Think outside the box.
When is the last time you climbed into the shower with your significant other? Bathroom doors almost always lock, and the sound of running water is a great dampener for other noises you might make. Laundry room or office the only room in your house with a lock? Take advantage of it!
Sex in public makes me wary, but sex in the backyard shed when you’re outside “weeding” and “mowing the lawn?” Why not! Sneaking in through the back door after a run and smashing sweaty bodies in the guest bathroom? Delicious.
Get comfortable telling your kids to go away.
It’s a weekend morning and your partner has gotten up with the kids. At the agreed-upon to time, they come in to wake you, and crawl into bed with you. Within seconds, the kids knock on the locked door. “Can I come in?” No, no you can’t. “Why not?”

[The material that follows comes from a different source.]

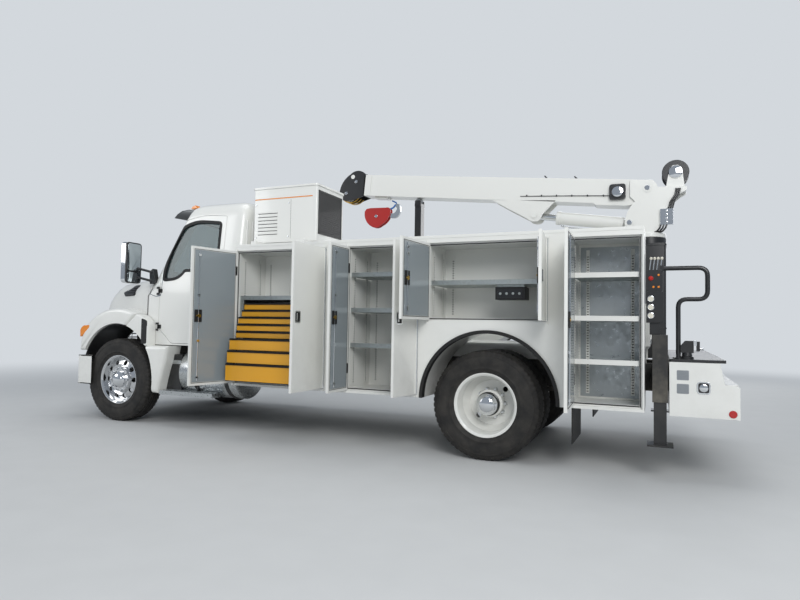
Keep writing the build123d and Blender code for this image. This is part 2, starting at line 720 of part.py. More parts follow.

This was my life last Sunday, and a simple reply of “I’m waking up your mom” sent our nonplussed kids back into the living room to play and read while we shared some quality time. It’s easy to make the kids your center of attention all the time, but in reality they can take care of themselves for a few minutes, especially when they get a bit older. They weren’t upset and didn’t actually need anything, and I felt zero guilt about sending them away.
Learn how to sext.
Waiting until you’re alone to stoke the fire might mean spending most nights cold. Text messages are great because you can send them anytime, anywhere. Remember when you were dating, and didn’t get to see your partner every day? In between, phone calls and text messages would build that anticipation until you couldn’t wait to be touching again.
Sexy selfies and racy messages aren’t just for millennials, they’re for everybody! You’d be surprised at the efficacy of a quick snapshot of your new bra or your butt in those jeans that fit just right snapped & sent from the bathroom at work. Try sending a racy message to your partner from across the room during family game night, and just watch that fire appear in their eyes when they look up at you.
Schedule it.
I know, this sounds unsexy. But hear me out. We all have things we look forward to on a regular basis. I look forward to every other Thursday night, when I know I’ve got a three day weekend ahead. I look forward to the third Wednesday of the month when I get to attend my local polyamory discussion group. People look forward to standing coffee or lunch dates, paydays, the day you they know their monthly subscription box arrives. What if you built in that excited anticipation about sex too?
Knowing that you’ve got some fun, sexy, let-it-loose time coming with your partner can be a great motivator to get through days that are just dragging by. Realistically, as kids get older, calendars get fuller. Work events, school events, family functions, and extracurriculars fill up the calendar. There’s something to be said for applying the same intention you apply to those activities to nurturing an intimate relationship with your partner.
Special, long, luxurious or kinky afternoons in bed are fantastic, but sex doesn’t have to mean a ton of effort and preparation. Sometimes, the most memorable times come when your kid is distracted by YouTube for ten minutes, and your honey bends you over the washing machine and reminds you that they find you just as sexy as the day you met.
Looking back on it now, I’m glad that my parents also took the time to find that connection for themselves, and I hope that I’m giving my kids the sex-positive upbringing that will let them do the same.